• Exercise prompt: In the records below, find each line with the word "code" and copy it.

========================

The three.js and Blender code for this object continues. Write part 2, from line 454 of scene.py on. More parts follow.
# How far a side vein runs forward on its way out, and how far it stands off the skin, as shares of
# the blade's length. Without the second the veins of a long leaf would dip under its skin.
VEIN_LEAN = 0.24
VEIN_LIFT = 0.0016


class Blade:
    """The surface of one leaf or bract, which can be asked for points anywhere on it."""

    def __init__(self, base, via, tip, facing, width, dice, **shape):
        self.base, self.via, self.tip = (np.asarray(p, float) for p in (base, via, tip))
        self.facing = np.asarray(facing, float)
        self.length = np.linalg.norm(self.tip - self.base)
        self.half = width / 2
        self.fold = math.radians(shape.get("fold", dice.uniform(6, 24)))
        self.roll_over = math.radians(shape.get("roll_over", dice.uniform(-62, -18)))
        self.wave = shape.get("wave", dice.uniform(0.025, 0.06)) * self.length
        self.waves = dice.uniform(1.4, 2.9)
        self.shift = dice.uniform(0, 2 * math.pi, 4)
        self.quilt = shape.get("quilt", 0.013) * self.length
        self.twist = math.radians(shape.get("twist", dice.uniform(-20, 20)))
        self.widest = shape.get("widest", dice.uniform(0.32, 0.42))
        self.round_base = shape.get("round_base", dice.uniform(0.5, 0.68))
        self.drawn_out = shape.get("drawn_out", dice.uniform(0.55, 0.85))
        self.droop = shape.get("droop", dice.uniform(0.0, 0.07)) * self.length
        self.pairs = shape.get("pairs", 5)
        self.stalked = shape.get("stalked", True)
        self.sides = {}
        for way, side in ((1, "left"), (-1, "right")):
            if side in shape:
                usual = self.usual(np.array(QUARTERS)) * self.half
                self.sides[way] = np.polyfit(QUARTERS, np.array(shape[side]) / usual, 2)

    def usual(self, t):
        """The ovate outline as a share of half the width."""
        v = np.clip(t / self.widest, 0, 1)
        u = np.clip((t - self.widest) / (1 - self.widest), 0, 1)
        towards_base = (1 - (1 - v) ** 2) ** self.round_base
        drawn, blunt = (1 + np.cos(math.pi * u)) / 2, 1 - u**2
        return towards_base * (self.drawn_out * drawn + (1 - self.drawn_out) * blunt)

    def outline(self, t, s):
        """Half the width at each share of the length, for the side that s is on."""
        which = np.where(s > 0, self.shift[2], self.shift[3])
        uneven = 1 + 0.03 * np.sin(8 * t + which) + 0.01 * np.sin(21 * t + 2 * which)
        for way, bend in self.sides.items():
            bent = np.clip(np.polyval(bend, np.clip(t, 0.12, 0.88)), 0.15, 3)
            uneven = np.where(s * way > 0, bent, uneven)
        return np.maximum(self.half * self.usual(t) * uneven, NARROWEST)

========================

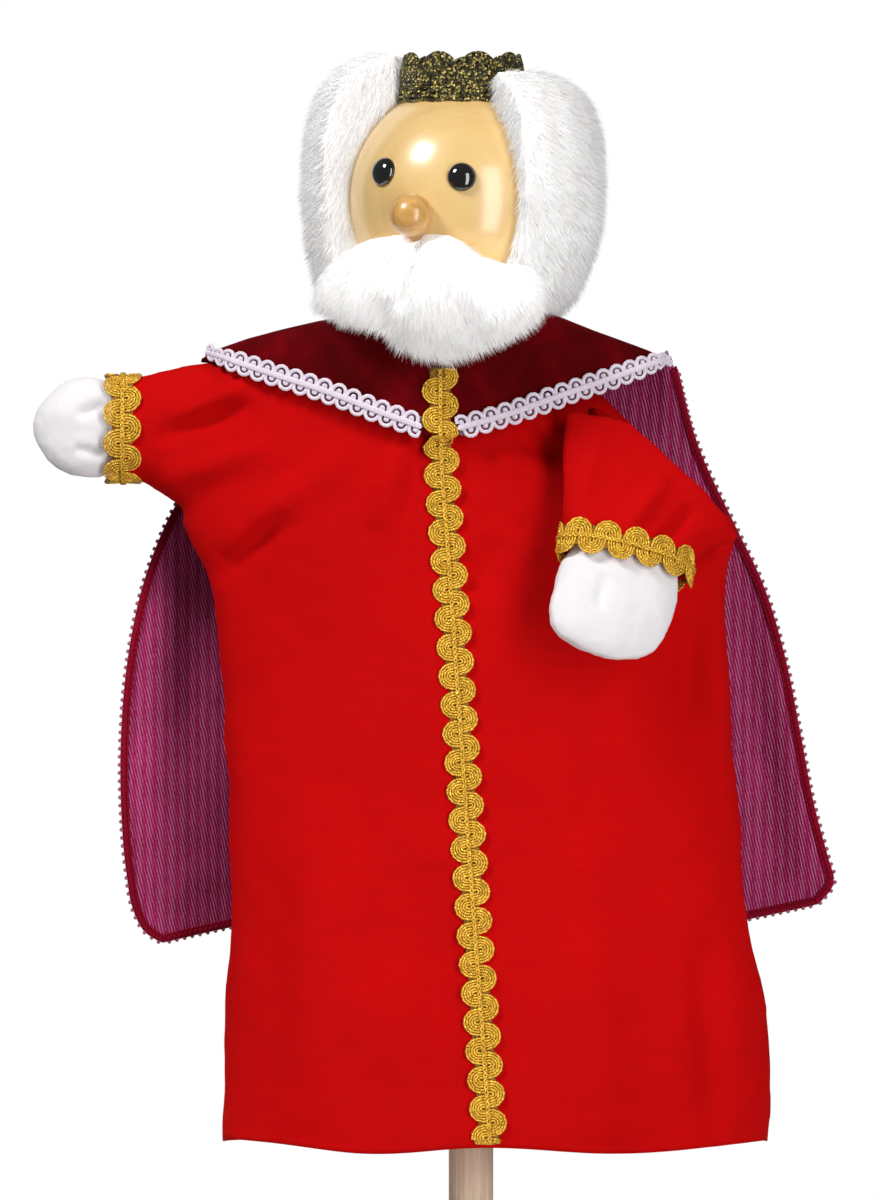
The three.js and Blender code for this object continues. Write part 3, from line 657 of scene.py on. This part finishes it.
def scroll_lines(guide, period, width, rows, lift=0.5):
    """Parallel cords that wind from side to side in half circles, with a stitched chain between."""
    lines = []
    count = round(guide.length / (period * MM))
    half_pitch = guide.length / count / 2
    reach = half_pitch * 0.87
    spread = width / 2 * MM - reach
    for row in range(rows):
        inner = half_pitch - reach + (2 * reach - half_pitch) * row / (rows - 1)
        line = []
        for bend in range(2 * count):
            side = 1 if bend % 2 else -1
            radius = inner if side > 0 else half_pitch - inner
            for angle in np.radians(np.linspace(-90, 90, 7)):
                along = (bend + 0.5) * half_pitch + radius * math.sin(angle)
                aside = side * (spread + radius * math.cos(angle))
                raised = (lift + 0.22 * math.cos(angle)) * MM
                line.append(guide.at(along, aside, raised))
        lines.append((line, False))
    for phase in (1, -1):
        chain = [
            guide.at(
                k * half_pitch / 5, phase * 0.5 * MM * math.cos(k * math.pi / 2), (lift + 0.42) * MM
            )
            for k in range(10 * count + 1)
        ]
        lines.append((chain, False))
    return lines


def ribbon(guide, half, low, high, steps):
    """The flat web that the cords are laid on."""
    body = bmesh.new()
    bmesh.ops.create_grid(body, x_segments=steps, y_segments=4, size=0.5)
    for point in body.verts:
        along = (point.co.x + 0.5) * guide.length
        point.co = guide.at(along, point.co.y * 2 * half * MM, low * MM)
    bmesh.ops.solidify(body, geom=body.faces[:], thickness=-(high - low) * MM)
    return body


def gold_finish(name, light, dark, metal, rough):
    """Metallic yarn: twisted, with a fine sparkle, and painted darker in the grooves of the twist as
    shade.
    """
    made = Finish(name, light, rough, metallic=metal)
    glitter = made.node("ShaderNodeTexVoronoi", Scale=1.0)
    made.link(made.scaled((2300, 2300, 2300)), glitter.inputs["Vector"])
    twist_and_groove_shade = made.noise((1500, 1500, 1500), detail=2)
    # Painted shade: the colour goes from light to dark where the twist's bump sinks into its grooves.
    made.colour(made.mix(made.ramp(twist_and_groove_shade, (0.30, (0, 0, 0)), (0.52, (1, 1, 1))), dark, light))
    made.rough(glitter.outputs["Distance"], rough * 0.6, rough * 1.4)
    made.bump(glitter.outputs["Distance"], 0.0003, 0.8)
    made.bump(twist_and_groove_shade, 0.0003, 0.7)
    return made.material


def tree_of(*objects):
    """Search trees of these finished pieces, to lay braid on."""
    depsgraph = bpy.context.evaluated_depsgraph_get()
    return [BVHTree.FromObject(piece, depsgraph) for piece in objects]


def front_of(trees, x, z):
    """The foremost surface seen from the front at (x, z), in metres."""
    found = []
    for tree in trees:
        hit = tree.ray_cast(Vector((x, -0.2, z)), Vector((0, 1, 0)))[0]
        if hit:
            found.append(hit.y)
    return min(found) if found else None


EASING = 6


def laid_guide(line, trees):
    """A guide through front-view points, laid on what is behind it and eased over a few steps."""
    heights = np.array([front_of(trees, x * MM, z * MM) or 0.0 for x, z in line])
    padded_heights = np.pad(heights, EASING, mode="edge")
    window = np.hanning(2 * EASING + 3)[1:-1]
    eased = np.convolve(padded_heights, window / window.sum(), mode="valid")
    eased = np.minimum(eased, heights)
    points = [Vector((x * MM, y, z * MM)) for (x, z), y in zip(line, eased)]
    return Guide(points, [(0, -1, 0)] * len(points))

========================

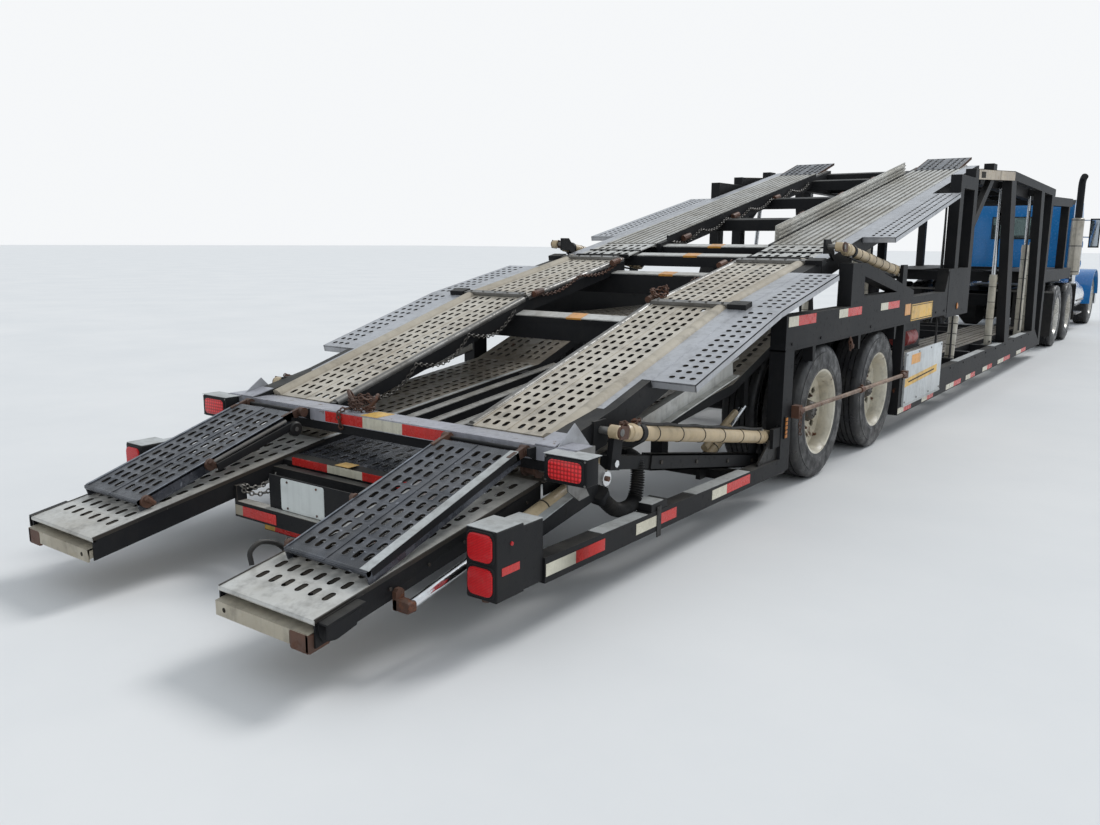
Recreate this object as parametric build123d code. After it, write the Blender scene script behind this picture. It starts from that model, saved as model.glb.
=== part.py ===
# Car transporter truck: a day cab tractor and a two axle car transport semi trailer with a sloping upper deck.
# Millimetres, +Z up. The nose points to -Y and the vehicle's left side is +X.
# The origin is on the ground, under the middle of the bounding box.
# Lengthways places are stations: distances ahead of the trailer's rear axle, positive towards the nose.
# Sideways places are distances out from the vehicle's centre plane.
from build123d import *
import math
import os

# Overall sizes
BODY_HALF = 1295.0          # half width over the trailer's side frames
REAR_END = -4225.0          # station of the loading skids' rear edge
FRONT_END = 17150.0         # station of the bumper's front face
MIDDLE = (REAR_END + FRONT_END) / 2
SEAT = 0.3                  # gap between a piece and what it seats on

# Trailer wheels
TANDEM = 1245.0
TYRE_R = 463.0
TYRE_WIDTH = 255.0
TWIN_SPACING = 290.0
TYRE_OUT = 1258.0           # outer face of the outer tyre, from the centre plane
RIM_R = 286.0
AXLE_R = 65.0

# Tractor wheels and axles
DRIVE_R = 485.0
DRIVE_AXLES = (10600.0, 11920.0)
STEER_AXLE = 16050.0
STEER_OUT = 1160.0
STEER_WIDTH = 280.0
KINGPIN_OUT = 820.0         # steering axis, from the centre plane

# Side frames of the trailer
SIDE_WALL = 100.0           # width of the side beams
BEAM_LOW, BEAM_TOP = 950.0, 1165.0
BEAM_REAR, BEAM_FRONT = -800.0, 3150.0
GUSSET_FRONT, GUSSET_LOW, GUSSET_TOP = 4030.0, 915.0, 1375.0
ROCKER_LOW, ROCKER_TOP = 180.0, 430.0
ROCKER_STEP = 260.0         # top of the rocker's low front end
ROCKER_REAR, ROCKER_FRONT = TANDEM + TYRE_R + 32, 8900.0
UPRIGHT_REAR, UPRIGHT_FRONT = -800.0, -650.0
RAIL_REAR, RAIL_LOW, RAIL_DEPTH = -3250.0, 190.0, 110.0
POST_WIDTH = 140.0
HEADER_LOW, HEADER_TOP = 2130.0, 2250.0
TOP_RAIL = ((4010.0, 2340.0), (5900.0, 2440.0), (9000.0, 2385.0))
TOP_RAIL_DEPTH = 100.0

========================

• Task solution:
The three.js and Blender code for this object continues. Write part 2, from line 454 of scene.py on. More parts follow.
The three.js and Blender code for this object continues. Write part 3, from line 657 of scene.py on. This part finishes it.
Recreate this object as parametric build123d code. After it, write the Blender scene script behind this picture. It starts from that model, saved as model.glb.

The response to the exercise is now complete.